# Como pegar hierro y plastico?



## Selkir (Ene 22, 2009)

Hola amigos!
Estoy terminando un proyecto y necesito pegar hierro (tuercas y soporte de hierro) contra la carcasa de plástico y no se que pegamento o soldador puedo utilizar.
Una vez me comentaron que con cola o masilla (no recuerdo exactamente lo que es) epoxy se queda muy bien, pero nunca lo he utilizado y no se como irá la cosa.

Me gustaría saber vuestra opinión y consejo.

Gracias de antemano.


----------



## Fogonazo (Ene 22, 2009)

¿ Por que no vas al ferretero de tu vecindad y le preguntas ?
Yo te puedo recomendar algo que posiblemente tenga un nombre distinto en tu país.

*Araldite* (Conocido mundialmente) de 2 componentes es una adhesivo epoxi de 2 componentes, los preparas sobre un cartón  mezclándolos muy muy bien y lo aplicas entre las superficies a pegar, esperas que fragüe y listo.

No todos los plásticos pueden ser pegados, algunos son *"Repelentes"* a los pegamentos o requieren pegamentos especiales

Luego tienes el recurso de calentar con el soldador la pieza a pegar (apoyada sobre el lugar que la deseas poner) hasta que el plástico se ablande, ejerciendo presión con el mismo soldador la pieza ira penetrando en el plástico, pero esto es solo posible si el espesor de la pared plástica lo permite y requiere experiencia, en caso contrario te quedas *sin* la caja plástica y con un agujero, también hay que verificar que no se deforme la otra cara del plástico.


----------



## Selkir (Ene 22, 2009)

Gracias Fogonazo por tu respuesta.

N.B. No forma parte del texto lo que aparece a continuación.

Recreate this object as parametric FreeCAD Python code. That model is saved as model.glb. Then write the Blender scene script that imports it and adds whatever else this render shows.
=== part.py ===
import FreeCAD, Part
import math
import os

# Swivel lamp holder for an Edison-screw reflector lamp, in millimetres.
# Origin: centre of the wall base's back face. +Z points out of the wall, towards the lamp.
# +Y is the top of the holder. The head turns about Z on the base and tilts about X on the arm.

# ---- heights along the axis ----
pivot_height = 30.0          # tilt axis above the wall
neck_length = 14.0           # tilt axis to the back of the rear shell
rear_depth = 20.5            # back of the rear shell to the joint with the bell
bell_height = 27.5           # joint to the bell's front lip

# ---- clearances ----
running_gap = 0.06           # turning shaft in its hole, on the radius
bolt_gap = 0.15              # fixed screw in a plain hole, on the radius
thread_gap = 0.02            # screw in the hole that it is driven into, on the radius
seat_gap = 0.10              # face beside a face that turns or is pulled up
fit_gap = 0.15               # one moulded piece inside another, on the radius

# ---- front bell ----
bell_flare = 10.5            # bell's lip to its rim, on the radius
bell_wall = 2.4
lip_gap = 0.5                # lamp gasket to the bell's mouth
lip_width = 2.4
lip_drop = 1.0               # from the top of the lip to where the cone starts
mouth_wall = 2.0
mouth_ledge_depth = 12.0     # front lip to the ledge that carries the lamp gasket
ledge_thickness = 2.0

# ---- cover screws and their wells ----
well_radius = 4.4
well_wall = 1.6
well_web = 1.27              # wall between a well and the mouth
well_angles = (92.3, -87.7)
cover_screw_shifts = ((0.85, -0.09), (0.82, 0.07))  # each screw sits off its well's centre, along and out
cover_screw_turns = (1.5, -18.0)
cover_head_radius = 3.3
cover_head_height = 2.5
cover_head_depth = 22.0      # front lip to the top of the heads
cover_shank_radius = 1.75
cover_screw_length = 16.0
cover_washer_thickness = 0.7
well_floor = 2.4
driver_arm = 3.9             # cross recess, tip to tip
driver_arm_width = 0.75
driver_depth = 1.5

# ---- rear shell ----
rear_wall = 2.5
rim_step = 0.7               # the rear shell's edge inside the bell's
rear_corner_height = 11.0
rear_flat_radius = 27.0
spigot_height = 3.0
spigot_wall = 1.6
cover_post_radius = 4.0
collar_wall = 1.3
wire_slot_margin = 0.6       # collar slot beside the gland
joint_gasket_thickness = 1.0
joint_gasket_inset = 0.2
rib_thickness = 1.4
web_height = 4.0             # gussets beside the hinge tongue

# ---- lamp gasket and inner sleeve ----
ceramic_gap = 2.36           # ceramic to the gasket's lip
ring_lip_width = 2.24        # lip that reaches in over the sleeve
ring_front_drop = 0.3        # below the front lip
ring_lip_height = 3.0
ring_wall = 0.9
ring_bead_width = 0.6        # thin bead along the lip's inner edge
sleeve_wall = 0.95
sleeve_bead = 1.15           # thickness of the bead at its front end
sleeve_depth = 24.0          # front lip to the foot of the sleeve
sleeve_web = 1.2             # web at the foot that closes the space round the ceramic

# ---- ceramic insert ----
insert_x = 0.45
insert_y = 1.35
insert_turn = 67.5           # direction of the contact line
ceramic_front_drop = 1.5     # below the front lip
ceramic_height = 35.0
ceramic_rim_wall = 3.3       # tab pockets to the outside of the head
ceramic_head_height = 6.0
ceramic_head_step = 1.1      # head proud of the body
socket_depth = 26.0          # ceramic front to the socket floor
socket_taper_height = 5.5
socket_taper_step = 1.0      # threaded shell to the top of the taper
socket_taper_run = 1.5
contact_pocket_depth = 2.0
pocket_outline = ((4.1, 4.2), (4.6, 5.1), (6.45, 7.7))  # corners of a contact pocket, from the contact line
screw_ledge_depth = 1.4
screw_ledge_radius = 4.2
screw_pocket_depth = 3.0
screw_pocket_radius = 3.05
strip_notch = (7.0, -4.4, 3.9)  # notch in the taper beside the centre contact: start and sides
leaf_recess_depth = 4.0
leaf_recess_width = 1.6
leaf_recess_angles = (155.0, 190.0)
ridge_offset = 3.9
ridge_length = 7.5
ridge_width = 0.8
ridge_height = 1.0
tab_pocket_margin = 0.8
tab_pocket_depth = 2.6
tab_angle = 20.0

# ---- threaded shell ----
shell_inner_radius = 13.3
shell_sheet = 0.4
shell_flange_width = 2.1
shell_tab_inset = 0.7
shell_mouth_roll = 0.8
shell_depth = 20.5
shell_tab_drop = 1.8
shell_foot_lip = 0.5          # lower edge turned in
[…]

Me ha gustado el método de calentar calentar la pieza metálica contra el plástico; cuando tenga un poco de tiempo pillaré trozos de plásticos y lo probaré.

Me pude escapar un momento que no llovía (es que llueve a ratos y casi siempre que salgo a la calle en días así se pone a llover...  ) y fui a la ferretería. El chico me recomendó una que se llama _Ceys Tri'action_. Pone que pega ladrillo, metales, mármol, cuero, madera, cartón, plásticos, goma, que es resistente a golpes, vibraciones, cambios bruscos de temperatura, agua.

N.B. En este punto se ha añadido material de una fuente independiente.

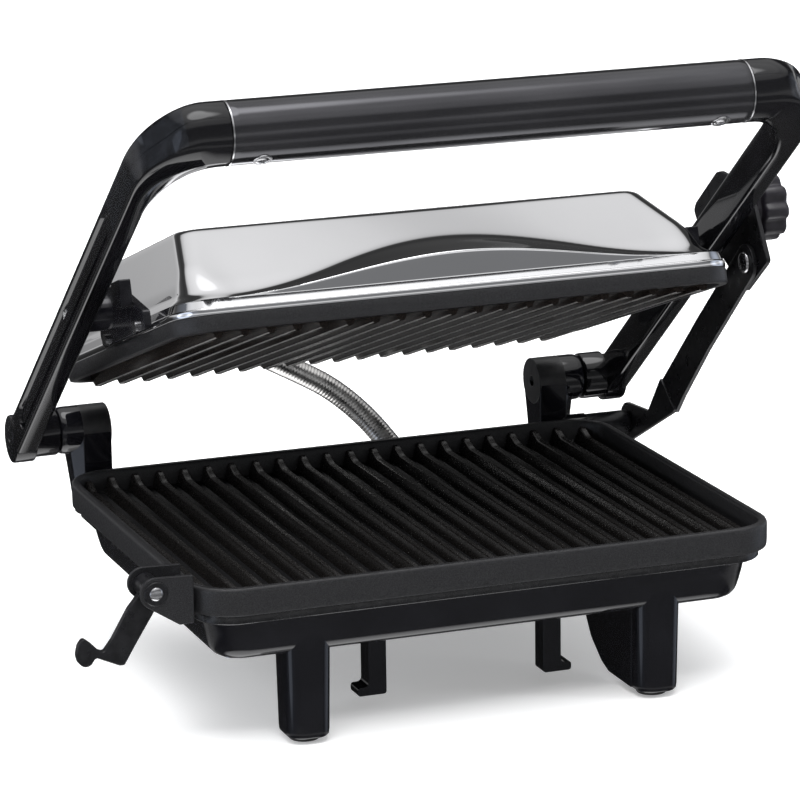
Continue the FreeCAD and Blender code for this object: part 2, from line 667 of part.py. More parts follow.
# lid pivots: shouldered pins through the arms, with a washer on each
pin_length = size("arm_outer") - size("arm_slot_depth") - 131.5
pins = rod(LID_PIVOT + X_AXIS * 131.5, X_AXIS, size("pin_radius"), pin_length)
pin_head = rod(LID_PIVOT + X_AXIS * (131.5 + pin_length), X_AXIS, 4.4, 1.6)
code_part("lid_pivot_pins", both_sides(pins.fuse(pin_head)))

# ---------------------------------------------------------------- lid
LUG_SCREW = 1.6
LUG_SCREW_PLACES = (-48, 2)
LUG_FACE = size("lid_width") / 2


def dome(inset, low):
    """The cover's outer form, or the space inside it, as a loft of rounded rectangles."""
    front, back, top = size("dome_front"), size("dome_back"), size("dome_height")
    width, depth = size("lid_width"), size("lid_depth")
    skirt = size("dome_skirt")
    sections = [(skirt, width - 4, -(depth / 2 - 2), depth / 2 - 2),
                (skirt + 3, width - 12, -(depth / 2 - 9), depth / 2 - 9),
                (top - 6.5, size("dome_top_width") + 8, front - 11, back + 6),
                (top - 2, size("dome_top_width"), front - 3, back + 2),
                (top, size("dome_top_width") - 10, front + 5, back - 6)]
    wires = []
    for height, across, fore, aft in sections:
        wires.append(rounded_wire(across - 2 * inset, aft - fore - 2 * inset, 17 - inset,
                                  height - (inset if height > skirt + 3 else 0), (fore + aft) / 2))
    shell = Part.makeLoft(wires, True, True)
    skirt_slab = rounded_slab(width - 2 * inset, depth - 2 * inset, size("lid_corner") - inset,
                              low, skirt + 0.01)
    arch_half, arch_top = 112 - inset, 25 - inset
    front_face = -depth / 2 + inset + 1
    ends = [Vector(-arch_half, front_face, skirt - 1), Vector(arch_half, front_face, skirt - 1)]
    bow = Part.Arc(ends[0], Vector(0, front_face, arch_top), ends[1]).toShape()
    arch = Part.Face(Part.Wire([bow, Part.makeLine(ends[1], ends[0])])).extrude(Vector(0, 30, 0))
    return skirt_slab.multiFuse([shell, arch])


def lid_cover():
    band = size("band_height")
    cover = dome(0, band).cut(dome(size("dome_wall"), band - 1))
    gland_hole = rod(LID_GLAND_LOCAL - Y_AXIS * 6, Y_AXIS, GLAND_OUTER, 24)
    screw_holes = [rod(Vector(x, y, 10), X_AXIS, LUG_SCREW, 16) for x in (-138, 122)
                   for y in LUG_SCREW_PLACES]
    return cover.cut(Part.makeCompound([gland_hole] + screw_holes))


def lid_lug():
    """A bracket on the side of the lid, with the boss that turns on the arm's pin."""
    pivot = LID_PIVOT_LOCAL
    face = LUG_FACE
    plate = slab([(face, -60, 8), (face, 8, 8), (face, 12, 13), (face, 4, 30), (face, -18, 33),
                  (face, -38, 25), (face, -60, 16)], Vector(3.5, 0, 0))
    length = size("arm_inner") - 0.3 - face
    boss = rod(pivot + X_AXIS * face, X_AXIS, 8, length)
    bore = rod(pivot + X_AXIS * (face - 1), X_AXIS, size("pin_radius") + size("running_gap"), length + 2)
    holes = [rod(Vector(face - 1, y, 10), X_AXIS, LUG_SCREW, 6) for y in LUG_SCREW_PLACES]
    return plate.fuse(boss).cut(Part.makeCompound([bore] + holes))


def lug_screws():
    return [rod(Vector(LUG_FACE + 3.5, y, 10), X_AXIS, 3, 1.4).fuse(
        rod(Vector(LUG_FACE - 4, y, 10), X_AXIS, LUG_SCREW, 7.6)) for y in LUG_SCREW_PLACES]


code_part("lid_cover", lid_cover(), LID_PLACE)
lug = lid_lug()
code_part("right_lid_lug", lug, LID_PLACE)
code_part("left_lid_lug", mirrored(lug), LID_PLACE)
right_screws = lug_screws()
code_part("lid_lug_screws", Part.makeCompound(right_screws + [mirrored(s) for s in right_screws]),
          LID_PLACE)
code_part("upper_thermostat", rod(Vector(30, 10, 7.8), Z_AXIS, 9, 6), LID_PLACE)

# ---------------------------------------------------------------- folding stay and its lock
GAP = size("running_gap")
BAR_REAR = ((34.5, 139.9), (75.6, 100.1))
BAR_FRONT = ((59.1, 87.9), (50.6, 97.9), (22.8, 126.8))
BAR_LOWER = ((76.4, 99.2), (89.3, 81.9), (108, 79), (108, 63), (60.3, 87.2))
FOOT_RADIUS = 9.5
PLATE_CORNERS = ((-37.5, 181.8), (-13.2, 162.3), (41.5, 186), (44.5, 190), (42, 194), (19.5, 212.5),
                 (14.5, 214), (9, 211.5))


def stay_bar():
    """A flat steel strap that widens downwards; below a joggle it lies nearer to the post."""
    x, thick, half = size("bar_inner"), size("bar_thick"), size("bar_half")
    low = x - size("bar_step")
    line = ALONG * half
    side = BELOW * half
    corners = [STAY_TOP + side, STAY_TOP - side] + [Vector(0, y, z) for y, z in BAR_REAR + BAR_FRONT]
    upper = slab([tuple(p + X_AXIS * x) for p in corners], X_AXIS * thick)
    cap = rod(STAY_TOP + X_AXIS * x, X_AXIS, half, thick)
    lap = Vector(0, line.y, line.z).normalize() * 3
    fold = [Vector(0, y, z) + lap for y, z in (BAR_FRONT[0], BAR_REAR[1])]
    lower_points = [Vector(0, y, z) for y, z in BAR_LOWER] + fold
    lower = slab([tuple(p + X_AXIS * low) for p in lower_points], X_AXIS * thick)
    foot = rod(STAY_FOOT + X_AXIS * low, X_AXIS, FOOT_RADIUS, thick)
    bores = [rod(STAY_TOP + X_AXIS * (x - 1), X_AXIS, size("rivet_radius") + 0.3, thick + 2),
             rod(STAY_FOOT + X_AXIS * (low - 1), X_AXIS, size("pin_radius") + GAP, thick + 2)]
    return upper.multiFuse([cap, lower, foot]).cut(Part.makeCompound(bores))


def lock_bracket():
    """The plate that swings on the knob's stud and carries the top of the stay."""
    x, thick = size("plate_inner"), size("plate_thick")
    plate = slab([(x, y, z) for y, z in PLATE_CORNERS], X_AXIS * thick)
    boss = rod(KNOB_PIVOT + X_AXIS * x, X_AXIS, 12, thick)
    bores = [rod(KNOB_PIVOT + X_AXIS * (x - 1), X_AXIS, size("pin_radius") + GAP, thick + 2),
             rod(STAY_TOP + X_AXIS * (x - 1), X_AXIS, size("rivet_radius"), thick + 2)]
    return plate.fuse(boss).cut(Part.makeCompound(bores))


code_part("stay_bar", stay_bar())
code_part("lock_bracket", lock_bracket())
BAR_IN = size("bar_inner")
BAR_LOW = BAR_IN - size("bar_step")
PLATE_OUT = size("plate_inner") + size("plate_thick")
rivet_head = rod(STAY_TOP + X_AXIS * (BAR_IN - 2), X_AXIS, 5, 1.7)
rivet_shank = rod(STAY_TOP + X_AXIS * (BAR_IN - 0.4), X_AXIS, size("rivet_radius"),
                  PLATE_OUT - BAR_IN + 0.4)
code_part("stay_rivet", rivet_head.fuse(rivet_shank))
stud_end = BAR_LOW + size("bar_thick") + 0.3
stud = rod(STAY_FOOT + X_AXIS * (size("post_outer") - 10), X_AXIS, size("pin_radius"),
           stud_end - size("post_outer") + 10)
stud_sleeve = rod(STAY_FOOT + X_AXIS * size("post_outer"), X_AXIS, 6,
                  BAR_LOW - 0.3 - size("post_outer"))
stud_head = rod(STAY_FOOT + X_AXIS * stud_end, X_AXIS, 6, 1.6)
code_part("stay_stud", stud.multiFuse([stud_sleeve, stud_head]))

knob_stud = rod(KNOB_PIVOT + X_AXIS * (size("arm_outer") - 7), X_AXIS, size("pin_radius"), 24)
code_part("knob_stud", knob_stud)
collar_place = ("sizes.arm_outer", str(KNOB_PIVOT.y), str(KNOB_PIVOT.z))
collar_outer = cylinder("knob_collar_outer", "6.5", "sizes.plate_inner - sizes.arm_outer - 0.3",
                        collar_place, X_AXIS)
collar_inner = cylinder("knob_collar_inner", PIN, "sizes.plate_inner - sizes.arm_outer",
                        collar_place, X_AXIS)
cut("knob_collar", collar_outer, collar_inner)


def lock_knob():
    """A fluted hand knob with a blind bore for the stud."""
    body = doc.addObject("PartDesign::Body", "lock_knob")
    rim = new_sketch(body, "knob_rim", "YZ_Plane", "sizes.knob_inner")
    rim.addGeometry(Part.Circle(Vector(0, 0, 0), Z_AXIS, size("knob_radius")))
    rim.addConstraint(Sketcher.Constraint("Coincident", 0, 3, -1, 1))
    bind(rim, [("radius", ("Radius", 0), "sizes.knob_radius")])
    pad(body, rim, "sizes.knob_length")
    doc.recompute()
    flute = new_sketch(body, "knob_flute", "YZ_Plane", "sizes.knob_inner + sizes.knob_length")
    flute.addGeometry(Part.Circle(Vector(size("knob_radius") + 3.4, 0, 0), Z_AXIS, 5))
    flute.addConstraint(Sketcher.Constraint("PointOnObject", 0, 3, -1))
    bind(flute, [("radius", ("Radius", 0), "5"),
                 ("reach", ("DistanceX", -1, 1, 0, 3), "sizes.knob_radius + 3.4")])
    flutes = pocket(body, flute, "sizes.knob_length")
    pattern = body.newObject("PartDesign::PolarPattern", "knob_flutes")
    pattern.Originals = [flutes]
    pattern.Axis = (flute, ["N_Axis"])
    pattern.Angle = 360
    pattern.setExpression("Occurrences", "sizes.knob_flutes")
    body.Tip = pattern
    doc.recompute()
    bore = new_sketch(body, "knob_bore", "YZ_Plane", "sizes.knob_inner")
    bore.addGeometry(Part.Circle(Vector(0, 0, 0), Z_AXIS, size("pin_radius") + GAP))
    bore.addConstraint(Sketcher.Constraint("Coincident", 0, 3, -1, 1))
    bind(bore, [("radius", ("Radius", 0), "sizes.pin_radius + sizes.running_gap")])
    pocket(body, bore, "sizes.knob_length - 1.7", reverse=True)
    return fasten_body(body, "lock_knob", Placement(KNOB_PIVOT, Rotation()))


lock_knob()

# ---------------------------------------------------------------- latch
LATCH = Vector(size("latch_across"), 0, size("latch_up"))
EAR = size("ear_thick")


def latch_bracket():
    """Two ears on a flange that is fixed to the side of the grill plate."""
    front, back = size("latch_front"), size("latch_back")
    wall = -size("rim_width") / 2
    x, z = LATCH.x, LATCH.z
    ear_points = [(wall - 1, z + 6), (wall - 1, z - 14), (wall - 7, z - 15), (x - 5.5, z - 4.3),
                  (x - 4, z + 6)]
    ears = []
    for start in (front, back - EAR):
        ear = slab([(px, start, pz) for px, pz in ear_points], Vector(0, EAR, 0))
        ears.append(ear.fuse(rod(Vector(x, start, z), Y_AXIS, 7, EAR)))
    flange = block((wall - 2.4, front, z - 14), (wall - 0.1, back, z + 2))
    bores = rod(Vector(x, front - 1, z), Y_AXIS, 2, back - front + 2)
    return flange.multiFuse(ears).cut(bores)


HOOK = ((-5, -2), (5, -2), (3.7, -6.6), (0.8, -11.4), (-7.2, -24), (-12.3, -32.5), (-14.5, -32.4),
        (-24.9, -27.7), (-27.1, -31), (-30, -31.5), (-32.6, -29.4), (-33.4, -25.6), (-32.4, -21.4),
        (-30.1, -18.4), (-26.5, -21.4), (-23.4, -24.7), (-21.2, -25.5), (-17.3, -20.5), (-9.9, -7.9))


def latch_hook():
    """A claw that hangs from the pin: a bent arm, a cross bar and a finger tab."""
    middle = (size("latch_front") + size("latch_back")) / 2
    thick = 4
    start = middle - thick / 2
    arm = slab([(LATCH.x + dx, start, LATCH.z + dz) for dx, dz in HOOK], Vector(0, thick, 0))
    barrel = rod(Vector(LATCH.x, size("latch_front") + EAR + 0.4, LATCH.z), Y_AXIS, 5,
                 size("latch_back") - size("latch_front") - 2 * EAR - 0.8)
    bore = rod(Vector(LATCH.x, size("latch_front"), LATCH.z), Y_AXIS, 2 + GAP, 20)
    return arm.fuse(barrel).cut(bore)


code_part("latch_bracket", latch_bracket())
code_part("latch_hook", latch_hook())
pin = rod(Vector(LATCH.x, size("latch_front") - 1.4, LATCH.z), Y_AXIS, 2,
          size("latch_back") - size("latch_front") + 2.4)
pin_heads = [rod(Vector(LATCH.x, size("latch_front") - 1.6, LATCH.z), Y_AXIS, 3.6, 1.6),
             rod(Vector(LATCH.x, size("latch_back"), LATCH.z), Y_AXIS, 3, 1)]
code_part("latch_pin", pin.multiFuse(pin_heads))

# ---------------------------------------------------------------- check and write
doc.recompute()
for item in doc.Objects:
    if "Invalid" in item.State or "Error" in item.State:
        raise RuntimeError("%s: %s" % (item.Label, item.getStatusString()))
for part in PARTS:
    if part.Shape.isNull() or not part.Shape.isValid() or part.Shape.Volume <= 0:
        raise RuntimeError(part.Label + " has no valid solid")

os.makedirs("parts", exist_ok=True)
total = FreeCAD.BoundBox()
for part in PARTS:
    part.Shape.exportStep("parts/%s.step" % part.Label)
    total.add(part.Shape.BoundBox)
    print("%-22s %d solids %9.0f mm3" % (part.Label, len(part.Shape.Solids), part.Shape.Volume))
print("%d parts, box %s" % (len(PARTS), total))
print("lid pivot in the lid", LID_PIVOT_LOCAL, "stay", STAY_TOP, STAY_FOOT, "knob", KNOB_PIVOT)
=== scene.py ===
"""Panini press: the looks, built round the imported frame. Sizes in the code are millimetres."""
import json
import math

import bmesh
import bpy
from mathutils import Matrix, Vector


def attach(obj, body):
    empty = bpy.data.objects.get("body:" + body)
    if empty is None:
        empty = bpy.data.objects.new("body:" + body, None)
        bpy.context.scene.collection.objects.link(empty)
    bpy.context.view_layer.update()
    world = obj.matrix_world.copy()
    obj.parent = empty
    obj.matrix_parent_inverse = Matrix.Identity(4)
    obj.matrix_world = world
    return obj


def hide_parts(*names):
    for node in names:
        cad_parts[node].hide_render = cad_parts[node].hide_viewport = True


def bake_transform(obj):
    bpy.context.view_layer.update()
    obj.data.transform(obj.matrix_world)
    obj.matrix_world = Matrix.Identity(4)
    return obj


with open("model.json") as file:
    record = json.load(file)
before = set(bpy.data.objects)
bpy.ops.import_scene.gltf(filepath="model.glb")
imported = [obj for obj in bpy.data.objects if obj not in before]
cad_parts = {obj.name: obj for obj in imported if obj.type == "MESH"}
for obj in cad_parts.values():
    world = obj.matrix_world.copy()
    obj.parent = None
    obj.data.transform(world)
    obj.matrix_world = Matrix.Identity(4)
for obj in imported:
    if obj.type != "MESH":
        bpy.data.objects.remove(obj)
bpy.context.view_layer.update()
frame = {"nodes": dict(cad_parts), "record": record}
MM = 0.001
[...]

El chico me dijo que sus botas las pegó con este pegamento y que las a lavado muchas veces y ahí siguen aguantando jeje

Ya he aplicado el producto, así que dentro de unas horas cuando seque miraré a ver que tal a quedado.


----------



## soschorni (Ene 22, 2009)

Yo para pegar metal con plastico uso un pegamento de marca Poxipol, es un adhesivo de soldadura plástica. En este vienen dos pomos, pones estos en partes iguales y los mesclas hasta que sea homegeneo y luego a pegar.
No se si se venda en españa pero ak en argentina es muy conosido
espero haberte sido de ayuda


----------



## jagrmax (Ene 22, 2009)

jaja si yo tambien uso poxipol en esos tubitos , es bueno, tabien hay poxipol como masilla que la tienes amazar asta que de de un color uniforme, es bueno y pega fuerte si no vas a esponer las piesas a esfuerzos brutales te sirve.


----------



## diego_z (Ene 22, 2009)

soschorni dijo:
			
		

> Yo para pegar metal con plastico uso un pegamento de marca Poxipol, es un adhesivo de soldadura plástica. En este vienen dos pomos, pones estos en partes iguales y los mesclas hasta que sea homegeneo y luego a pegar.
> No se si se venda en españa pero ak en argentina es muy conosido
> espero haberte sido de ayuda



jeje el poxipol es lo que me a resultado hsta los que preparan motores por aca lo usan para darle forma a los tubos de admision , el gris es el mejor


----------



## soschorni (Ene 26, 2009)

el poxipol de la masilla de llama poxilina, mas se usa para arreglar tuberias, pero da muy buen resutado tambien para pegar.


----------